Agriculture and Resource-Related Industries
Conditions in the agriculture sector improved modestly, though contacts noted a somewhat weakened outlook due to heightened trade tensions. In the Mountain West and California, crop yields were higher than expected due to better weather. Contacts in the Pacific Northwest reported that lumber production was solid, while demand for lumber for residential construction projects fell slightly. Lumber exporters in the Pacific Northwest noted a modest decline in demand from China after that country announced tariffs on American lumber. Profitability at pork and beef producers fell moderately on a year-over-year basis. With profit margins for many crops at only breakeven levels, agriculture contacts are keenly focused on the potential for prolonged trade-related disruptions.
Real Estate and Construction
Activity in real estate markets expanded at a solid pace. Low inventory levels in the residential market persisted due to labor shortages and rising overall material costs, which constrained otherwise robust construction activity. Contacts across the District noted that the low levels of inventory in tandem with brisk demand for housing resulted in continued upward pressures on home prices and rents. A contact in eastern Oregon observed that new buyers from regions with higher home prices drove a jump in demand. On balance, contacts did not observe a tangible impact on demand from the increase in mortgage rates.
Commercial real estate activity was healthy. In line with the residential market, construction in the commercial market was limited only by labor shortages and rising material costs. In Oregon, leasing demand for retail and warehouse spaces picked up further, due in part to the growing cannabis industry. A contact in Southern California noted that commercial leasing rates jumped, spurring some additional construction starts.
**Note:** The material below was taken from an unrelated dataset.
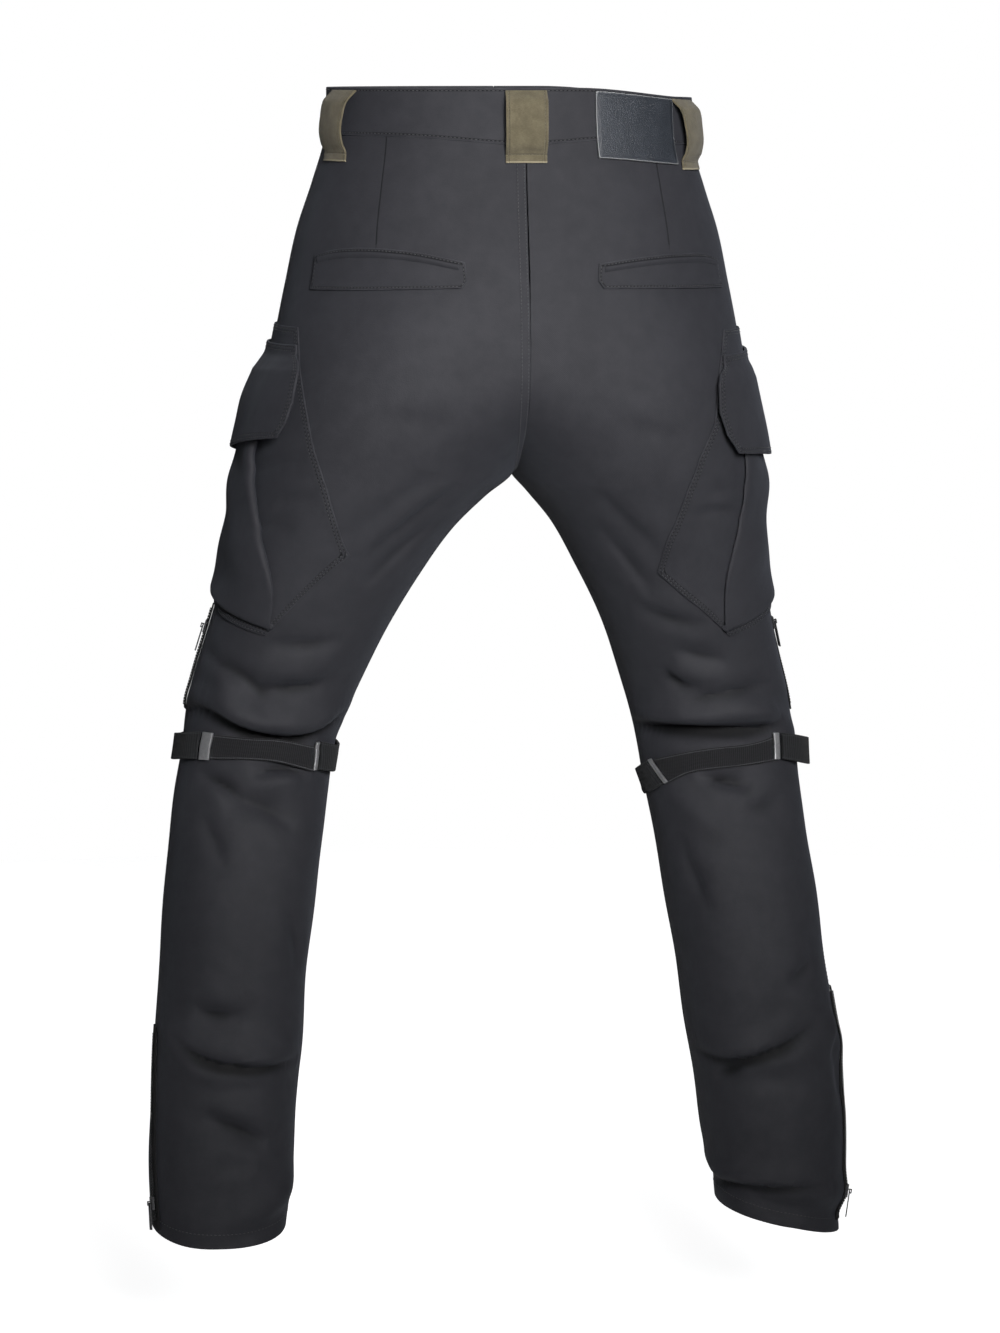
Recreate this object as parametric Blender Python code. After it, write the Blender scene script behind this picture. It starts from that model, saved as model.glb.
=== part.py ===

Lending activity ticked up modestly over the reporting period. Loan demand increased overall, with consumer loan growth slightly outpacing commercial loan growth. Net interest margins remained solid, despite some recent narrowing due to rising deposit interest rates. Contacts reported strong credit quality and loan performance, though in the Mountain West, lenders remained attentive to decreasing profitability in segments of that region's agriculture industry.